You rarely need this—trees maintain reasonable balance automatically. Use it only if you’ve done many deletions and want to optimize the tree structure.

When GB Trees Are The Right Choice

Choose gb_trees when:

  1. You need min/max operations: The smallest and largest functions are killer features.

  2. You need ordered iteration: Iterating through elements in key order is efficient.

  3. You need range queries: The smaller and larger functions enable efficient range operations.

  4. You know your access patterns: The smart/naive dichotomy lets you optimize hot paths.

  5. You’re implementing tree-specific algorithms: Priority queues, ordered sets, and certain scheduling algorithms benefit from tree structure.

  6. You need proven algorithmic guarantees: O(log n) operations across the board.

When To Choose Something Else

Avoid gb_trees when:

  • You just need basic key-value storage (use maps)
  • You need the simplest possible solution (use orddict for small datasets)
  • Fold operations are central to your code (dict or maps are better)
  • You don’t need ordered access
  • The learning curve seems excessive for your use case

GB Trees vs.
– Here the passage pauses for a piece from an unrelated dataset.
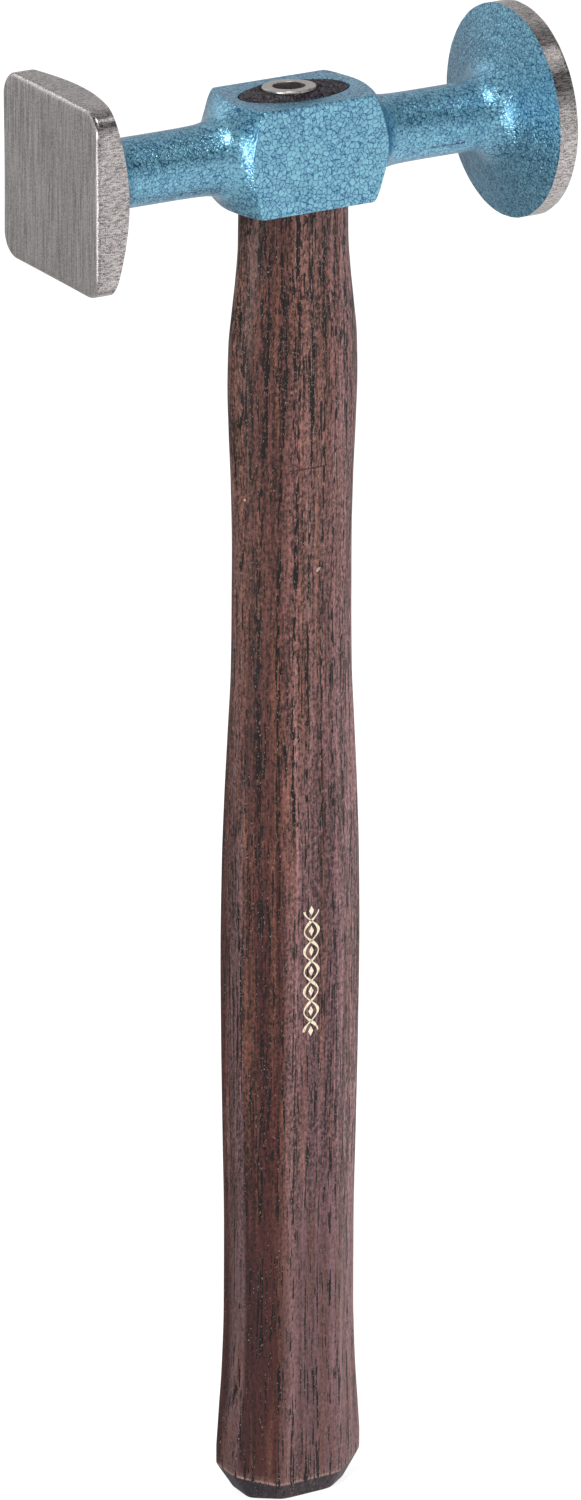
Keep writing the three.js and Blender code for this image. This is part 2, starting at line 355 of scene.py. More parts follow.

Maps: A Nuanced Comparison

Maps have largely superseded both dict and gb_trees for general key-value storage. However, gb_trees retain advantages in specific scenarios:

GB Trees win when you need:

  • Efficient min/max key operations
  • Ordered iteration without sorting
  • Range queries
  • Tree-specific algorithms

Maps win when you need:

  • Simple, readable code
  • Pattern matching in function heads
  • Native syntax support
  • Better integration with modern Erlang code
  • General-purpose key-value storage

The performance characteristics are similar enough that algorithmic requirements, not raw speed, should drive the choice.